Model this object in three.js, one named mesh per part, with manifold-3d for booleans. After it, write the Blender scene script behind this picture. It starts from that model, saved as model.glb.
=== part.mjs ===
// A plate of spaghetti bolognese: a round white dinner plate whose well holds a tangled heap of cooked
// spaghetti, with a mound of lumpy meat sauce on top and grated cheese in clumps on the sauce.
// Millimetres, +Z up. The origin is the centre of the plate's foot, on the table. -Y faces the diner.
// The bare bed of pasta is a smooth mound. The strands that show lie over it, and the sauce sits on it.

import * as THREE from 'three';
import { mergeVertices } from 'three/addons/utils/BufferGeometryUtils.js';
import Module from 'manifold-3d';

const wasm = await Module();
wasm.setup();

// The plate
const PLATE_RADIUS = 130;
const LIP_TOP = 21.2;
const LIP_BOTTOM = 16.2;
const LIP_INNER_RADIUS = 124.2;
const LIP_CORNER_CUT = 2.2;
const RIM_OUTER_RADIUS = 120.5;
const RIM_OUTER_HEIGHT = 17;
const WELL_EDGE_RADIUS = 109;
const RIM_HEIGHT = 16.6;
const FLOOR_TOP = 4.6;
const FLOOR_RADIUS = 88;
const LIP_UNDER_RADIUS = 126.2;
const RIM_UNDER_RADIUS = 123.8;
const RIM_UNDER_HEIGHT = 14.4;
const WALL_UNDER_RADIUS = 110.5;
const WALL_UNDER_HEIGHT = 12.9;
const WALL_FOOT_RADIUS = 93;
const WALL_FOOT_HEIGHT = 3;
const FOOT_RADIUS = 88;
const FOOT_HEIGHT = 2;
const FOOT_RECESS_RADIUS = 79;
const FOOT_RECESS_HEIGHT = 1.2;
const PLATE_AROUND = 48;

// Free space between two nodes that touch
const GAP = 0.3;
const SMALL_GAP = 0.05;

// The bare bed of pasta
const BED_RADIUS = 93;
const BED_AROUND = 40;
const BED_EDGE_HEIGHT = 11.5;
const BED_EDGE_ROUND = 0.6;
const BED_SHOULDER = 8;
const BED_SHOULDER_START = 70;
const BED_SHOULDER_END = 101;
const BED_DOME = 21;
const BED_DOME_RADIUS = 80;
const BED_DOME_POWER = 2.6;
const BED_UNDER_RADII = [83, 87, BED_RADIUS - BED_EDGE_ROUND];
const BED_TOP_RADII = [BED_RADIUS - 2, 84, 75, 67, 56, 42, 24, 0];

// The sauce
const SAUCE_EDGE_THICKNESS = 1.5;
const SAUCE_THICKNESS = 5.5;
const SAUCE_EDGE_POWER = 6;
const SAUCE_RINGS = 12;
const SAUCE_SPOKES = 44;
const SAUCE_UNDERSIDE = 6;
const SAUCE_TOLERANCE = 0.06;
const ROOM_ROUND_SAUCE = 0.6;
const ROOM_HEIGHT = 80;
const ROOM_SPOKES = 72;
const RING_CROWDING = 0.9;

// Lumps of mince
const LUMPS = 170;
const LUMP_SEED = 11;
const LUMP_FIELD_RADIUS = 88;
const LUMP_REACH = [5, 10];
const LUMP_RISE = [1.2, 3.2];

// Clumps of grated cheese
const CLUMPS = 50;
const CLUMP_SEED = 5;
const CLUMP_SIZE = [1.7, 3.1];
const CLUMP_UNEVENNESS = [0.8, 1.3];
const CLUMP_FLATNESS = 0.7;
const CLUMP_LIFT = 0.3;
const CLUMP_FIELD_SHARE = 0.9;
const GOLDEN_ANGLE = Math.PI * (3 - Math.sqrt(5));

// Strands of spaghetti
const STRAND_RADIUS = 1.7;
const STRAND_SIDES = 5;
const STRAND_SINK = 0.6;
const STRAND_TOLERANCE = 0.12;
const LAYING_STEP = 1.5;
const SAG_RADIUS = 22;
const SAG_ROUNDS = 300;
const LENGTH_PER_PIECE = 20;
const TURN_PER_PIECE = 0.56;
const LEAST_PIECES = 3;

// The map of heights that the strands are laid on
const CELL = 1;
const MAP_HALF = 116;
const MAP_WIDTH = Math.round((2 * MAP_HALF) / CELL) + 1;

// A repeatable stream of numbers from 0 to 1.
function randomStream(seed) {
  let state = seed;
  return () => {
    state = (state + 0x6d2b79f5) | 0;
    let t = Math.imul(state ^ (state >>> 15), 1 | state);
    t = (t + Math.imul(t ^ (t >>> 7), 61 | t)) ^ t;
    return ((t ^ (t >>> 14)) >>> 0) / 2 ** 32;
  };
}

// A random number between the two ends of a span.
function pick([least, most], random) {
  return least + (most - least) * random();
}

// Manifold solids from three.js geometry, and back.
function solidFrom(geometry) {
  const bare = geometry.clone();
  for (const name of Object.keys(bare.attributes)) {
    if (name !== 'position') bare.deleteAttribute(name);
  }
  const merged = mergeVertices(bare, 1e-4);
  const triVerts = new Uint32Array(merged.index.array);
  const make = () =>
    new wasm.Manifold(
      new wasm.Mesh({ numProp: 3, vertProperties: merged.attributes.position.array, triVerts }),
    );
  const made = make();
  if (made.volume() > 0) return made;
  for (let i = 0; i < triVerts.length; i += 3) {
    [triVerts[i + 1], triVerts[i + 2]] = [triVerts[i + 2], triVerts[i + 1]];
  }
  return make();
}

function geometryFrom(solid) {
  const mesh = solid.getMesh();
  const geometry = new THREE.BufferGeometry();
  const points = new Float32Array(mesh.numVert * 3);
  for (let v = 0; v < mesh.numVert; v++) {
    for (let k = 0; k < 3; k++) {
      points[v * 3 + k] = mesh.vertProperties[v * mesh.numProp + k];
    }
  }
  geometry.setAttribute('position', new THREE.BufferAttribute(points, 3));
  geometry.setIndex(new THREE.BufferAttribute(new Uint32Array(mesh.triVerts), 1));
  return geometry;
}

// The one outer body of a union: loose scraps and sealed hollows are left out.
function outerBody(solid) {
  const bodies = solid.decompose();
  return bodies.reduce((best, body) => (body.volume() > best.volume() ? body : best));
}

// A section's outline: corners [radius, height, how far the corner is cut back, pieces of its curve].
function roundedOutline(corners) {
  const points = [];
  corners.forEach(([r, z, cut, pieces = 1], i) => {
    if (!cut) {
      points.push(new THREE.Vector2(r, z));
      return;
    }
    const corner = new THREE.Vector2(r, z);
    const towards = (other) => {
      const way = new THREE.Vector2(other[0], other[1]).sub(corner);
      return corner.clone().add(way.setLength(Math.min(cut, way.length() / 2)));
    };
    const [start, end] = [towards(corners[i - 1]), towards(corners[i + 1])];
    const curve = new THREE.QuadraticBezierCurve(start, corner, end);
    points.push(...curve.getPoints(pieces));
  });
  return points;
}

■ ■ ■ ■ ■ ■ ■

SET PROBLEM: Retype all the material above precisely, with no line left out.

THE RESPONSE:
Model this object in three.js, one named mesh per part, with manifold-3d for booleans. After it, write the Blender scene script behind this picture. It starts from that model, saved as model.glb.
=== part.mjs ===
// A plate of spaghetti bolognese: a round white dinner plate whose well holds a tangled heap of cooked
// spaghetti, with a mound of lumpy meat sauce on top and grated cheese in clumps on the sauce.
// Millimetres, +Z up. The origin is the centre of the plate's foot, on the table. -Y faces the diner.
// The bare bed of pasta is a smooth mound. The strands that show lie over it, and the sauce sits on it.

import * as THREE from 'three';
import { mergeVertices } from 'three/addons/utils/BufferGeometryUtils.js';
import Module from 'manifold-3d';

const wasm = await Module();
wasm.setup();

// The plate
const PLATE_RADIUS = 130;
const LIP_TOP = 21.2;
const LIP_BOTTOM = 16.2;
const LIP_INNER_RADIUS = 124.2;
const LIP_CORNER_CUT = 2.2;
const RIM_OUTER_RADIUS = 120.5;
const RIM_OUTER_HEIGHT = 17;
const WELL_EDGE_RADIUS = 109;
const RIM_HEIGHT = 16.6;
const FLOOR_TOP = 4.6;
const FLOOR_RADIUS = 88;
const LIP_UNDER_RADIUS = 126.2;
const RIM_UNDER_RADIUS = 123.8;
const RIM_UNDER_HEIGHT = 14.4;
const WALL_UNDER_RADIUS = 110.5;
const WALL_UNDER_HEIGHT = 12.9;
const WALL_FOOT_RADIUS = 93;
const WALL_FOOT_HEIGHT = 3;
const FOOT_RADIUS = 88;
const FOOT_HEIGHT = 2;
const FOOT_RECESS_RADIUS = 79;
const FOOT_RECESS_HEIGHT = 1.2;
const PLATE_AROUND = 48;

// Free space between two nodes that touch
const GAP = 0.3;
const SMALL_GAP = 0.05;

// The bare bed of pasta
const BED_RADIUS = 93;
const BED_AROUND = 40;
const BED_EDGE_HEIGHT = 11.5;
const BED_EDGE_ROUND = 0.6;
const BED_SHOULDER = 8;
const BED_SHOULDER_START = 70;
const BED_SHOULDER_END = 101;
const BED_DOME = 21;
const BED_DOME_RADIUS = 80;
const BED_DOME_POWER = 2.6;
const BED_UNDER_RADII = [83, 87, BED_RADIUS - BED_EDGE_ROUND];
const BED_TOP_RADII = [BED_RADIUS - 2, 84, 75, 67, 56, 42, 24, 0];

// The sauce
const SAUCE_EDGE_THICKNESS = 1.5;
const SAUCE_THICKNESS = 5.5;
const SAUCE_EDGE_POWER = 6;
const SAUCE_RINGS = 12;
const SAUCE_SPOKES = 44;
const SAUCE_UNDERSIDE = 6;
const SAUCE_TOLERANCE = 0.06;
const ROOM_ROUND_SAUCE = 0.6;
const ROOM_HEIGHT = 80;
const ROOM_SPOKES = 72;
const RING_CROWDING = 0.9;

// Lumps of mince
const LUMPS = 170;
const LUMP_SEED = 11;
const LUMP_FIELD_RADIUS = 88;
const LUMP_REACH = [5, 10];
const LUMP_RISE = [1.2, 3.2];

// Clumps of grated cheese
const CLUMPS = 50;
const CLUMP_SEED = 5;
const CLUMP_SIZE = [1.7, 3.1];
const CLUMP_UNEVENNESS = [0.8, 1.3];
const CLUMP_FLATNESS = 0.7;
const CLUMP_LIFT = 0.3;
const CLUMP_FIELD_SHARE = 0.9;
const GOLDEN_ANGLE = Math.PI * (3 - Math.sqrt(5));

// Strands of spaghetti
const STRAND_RADIUS = 1.7;
const STRAND_SIDES = 5;
const STRAND_SINK = 0.6;
const STRAND_TOLERANCE = 0.12;
const LAYING_STEP = 1.5;
const SAG_RADIUS = 22;
const SAG_ROUNDS = 300;
const LENGTH_PER_PIECE = 20;
const TURN_PER_PIECE = 0.56;
const LEAST_PIECES = 3;

// The map of heights that the strands are laid on
const CELL = 1;
const MAP_HALF = 116;
const MAP_WIDTH = Math.round((2 * MAP_HALF) / CELL) + 1;

// A repeatable stream of numbers from 0 to 1.
function randomStream(seed) {
  let state = seed;
  return () => {
    state = (state + 0x6d2b79f5) | 0;
    let t = Math.imul(state ^ (state >>> 15), 1 | state);
    t = (t + Math.imul(t ^ (t >>> 7), 61 | t)) ^ t;
    return ((t ^ (t >>> 14)) >>> 0) / 2 ** 32;
  };
}

// A random number between the two ends of a span.
function pick([least, most], random) {
  return least + (most - least) * random();
}

// Manifold solids from three.js geometry, and back.
function solidFrom(geometry) {
  const bare = geometry.clone();
  for (const name of Object.keys(bare.attributes)) {
    if (name !== 'position') bare.deleteAttribute(name);
  }
  const merged = mergeVertices(bare, 1e-4);
  const triVerts = new Uint32Array(merged.index.array);
  const make = () =>
    new wasm.Manifold(
      new wasm.Mesh({ numProp: 3, vertProperties: merged.attributes.position.array, triVerts }),
    );
  const made = make();
  if (made.volume() > 0) return made;
  for (let i = 0; i < triVerts.length; i += 3) {
    [triVerts[i + 1], triVerts[i + 2]] = [triVerts[i + 2], triVerts[i + 1]];
  }
  return make();
}

function geometryFrom(solid) {
  const mesh = solid.getMesh();
  const geometry = new THREE.BufferGeometry();
  const points = new Float32Array(mesh.numVert * 3);
  for (let v = 0; v < mesh.numVert; v++) {
    for (let k = 0; k < 3; k++) {
      points[v * 3 + k] = mesh.vertProperties[v * mesh.numProp + k];
    }
  }
  geometry.setAttribute('position', new THREE.BufferAttribute(points, 3));
  geometry.setIndex(new THREE.BufferAttribute(new Uint32Array(mesh.triVerts), 1));
  return geometry;
}

// The one outer body of a union: loose scraps and sealed hollows are left out.
function outerBody(solid) {
  const bodies = solid.decompose();
  return bodies.reduce((best, body) => (body.volume() > best.volume() ? body : best));
}

// A section's outline: corners [radius, height, how far the corner is cut back, pieces of its curve].
function roundedOutline(corners) {
  const points = [];
  corners.forEach(([r, z, cut, pieces = 1], i) => {
    if (!cut) {
      points.push(new THREE.Vector2(r, z));
      return;
    }
    const corner = new THREE.Vector2(r, z);
    const towards = (other) => {
      const way = new THREE.Vector2(other[0], other[1]).sub(corner);
      return corner.clone().add(way.setLength(Math.min(cut, way.length() / 2)));
    };
    const [start, end] = [towards(corners[i - 1]), towards(corners[i + 1])];
    const curve = new THREE.QuadraticBezierCurve(start, corner, end);
    points.push(...curve.getPoints(pieces));
  });
  return points;
}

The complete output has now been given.